If one views more manufacturing jobs as desirable, other tools outperform tariffs. For example, direct subsidies avoid the side effect of higher consumer costs. One could also fix elements of the US tax code that incentivize US companies to produce abroad rather than in America.
Promoting research and innovation does involve a genuine externality: positive productivity spillovers throughout the economy. As a share of GDP, private US research and development (R&D) spending has risen steadily since 2006, but government investment in basic R&D is now below 1 percent, about half the peak it reached in the late 1960s. Direct R&D subsidies and government investment are in order and are much better ways to spur innovation than costly and inefficient trade barriers.
We do not deny that tariffs can be appropriate in some circumstances. For example, countervailing duties in the face of a trade partner’s subsidies, or safeguards to give industries more time to adjust, can be appropriate if done in a manner consistent with World Trade Organization rules.

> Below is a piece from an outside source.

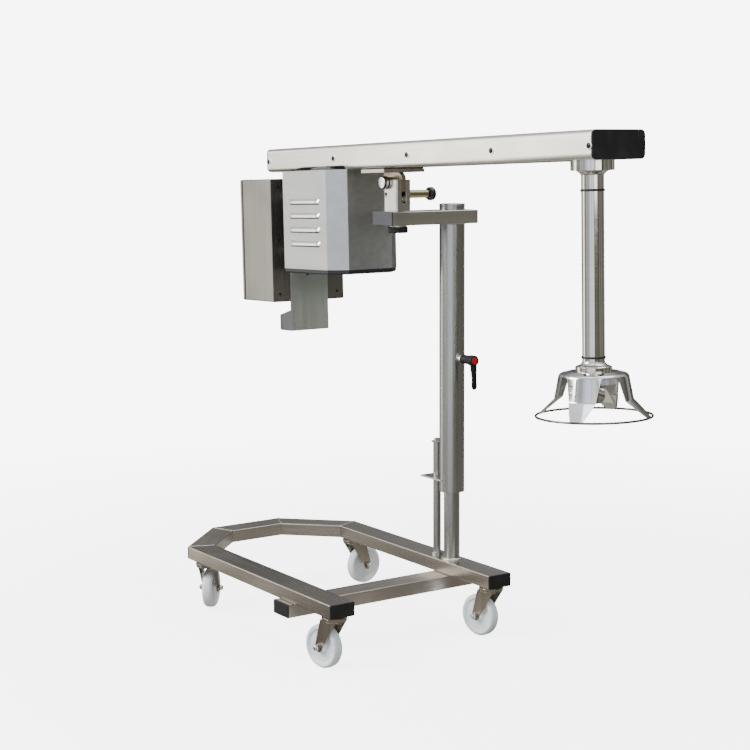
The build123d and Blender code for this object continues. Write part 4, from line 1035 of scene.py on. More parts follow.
# ---------------------------------------------------------------- clamp lever
@dataclass
class ClampLever:
    """The indexing clamp lever: a hub, an arm that hangs from it with a bulbed end, and a push button.

    Args:
        gap: the clearance between the boss and the hub.
        hub, elbow: the hub's radius next to the boss and where the arm leaves it.
        root, waist, bulb: half the arm's width at its root, its waist and its end.
        flatness: the arm's thickness over its width.
        squareness: the power that squares its section.
        bow, inset: how far it bows out, and how far its middle lies behind the hub's end.
        well, button_radius: how deep the button's recess is, and the button's radius.
    """

    frame: dict[str, Any]
    gap: float = 0.0004
    hub: float = 0.0135
    elbow: float = 0.0160
    root: float = 0.0122
    waist: float = 0.0080
    bulb: float = 0.0092
    flatness: float = 0.52
    squareness: float = 0.75
    bow: float = 0.006
    inset: float = 0.0090
    well: float = 0.004
    button_radius: float = 0.0108

    def build(self) -> None:
        """Make the lever and the button."""
        turn = joint(self.frame, "lever_turn")
        low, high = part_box("clamp_lever")
        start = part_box("clamp_boss")[1].x + self.gap
        axes = Axes.along((start, turn["pos_m"][1], turn["pos_m"][2]), turn["axis"])
        length = high.x - start
        outline = soften([
            (0.0, 0.0), (self.hub * 0.92, 0.0), (self.hub, 0.003), (self.hub, length * 0.45),
            (self.elbow, length * 0.70), (self.elbow, length - 0.002), (self.elbow * 0.86, length),
            (0.0116, length), (0.0112, length - self.well), (0.0, length - self.well),
        ], 0.0016, closed=False)
        shape = turned(axes, outline, 64)
        self.arm(shape, high.x - self.inset, turn["pos_m"][2], low.z)
        piece = shape.put("clamp_lever_moulding", "clamp_lever", SATIN_BLACK.make(), crease=45.0)
        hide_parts("clamp_lever")
        self.button(axes, length)

    def arm(self, shape: Shape, x: float, top: float, bottom: float) -> None:
        """Add the arm: an oval section whose half width goes from root to waist to bulb along a slight bow.

        Args:
            shape: the lever's mesh.
            x: where the arm's middle starts.
            top, bottom: the heights between which it hangs.
        """
        share = np.linspace(0, 1, 40)
        drop = top - share * (top - bottom)
        end = np.sqrt(np.clip(1 - ((share - 0.86) / 0.14).clip(0) ** 2, 0, 1))
        widths = [self.root, self.root * 0.82, self.waist, self.bulb, self.bulb]
        half = np.interp(share, [0, 0.35, 0.6, 0.84, 1], widths)
        half = np.maximum(half * end, 0.0002)
        bow = x + self.bow * np.sin(share * math.pi / 2)
        angle = np.linspace(0, TURN, 24, endpoint=False)
        cos = np.sign(np.cos(angle)) * np.abs(np.cos(angle)) ** self.squareness
        sin = np.sign(np.sin(angle)) * np.abs(np.sin(angle)) ** self.squareness
        grid = np.stack([
            bow[:, None] + half[:, None] * self.flatness * cos,
            half[:, None] * sin,
            np.repeat(drop[:, None], len(angle), axis=1),
        ], axis=-1)
        shape.add(grid, ends=True)

    def button(self, axes: Axes, length: float) -> None:
        """Turn the red push button in the hub's end.

        Args:
            axes: the hub's axes.
            length: the hub's length.
        """
        radius, foot = self.button_radius, length - 0.0058
        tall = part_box("clamp_button")[1].x - axes.origin[0]
        outline = soften([
            (0.0, foot), (radius, foot), (radius, tall - 0.0006), (0.0085, tall), (0.0, tall),
        ], 0.0012, closed=False)
        piece = turned(axes, outline, 48).put("release_button", "clamp_button", RED.make())
        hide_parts("clamp_button")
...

In contrast, Trump’s proposed comprehensive tariffs, premised on the notion that “the U.S. has been ripped off for years” by the entire world, go far beyond any economically defensible purpose. The siren song of such snake-oil solutions should be rejected; instead, the United States should do the hard work of crafting a fairer and more resilient economy.
NOTE: This essay is a response to "Trump's Most Misunderstood Policy Proposal: Economists Aren't Telling the Whole Truth about Tariffs," published on The Atlantic.com on September 25, 2024. We offered this essay to The Atlantic, which declined to publish it.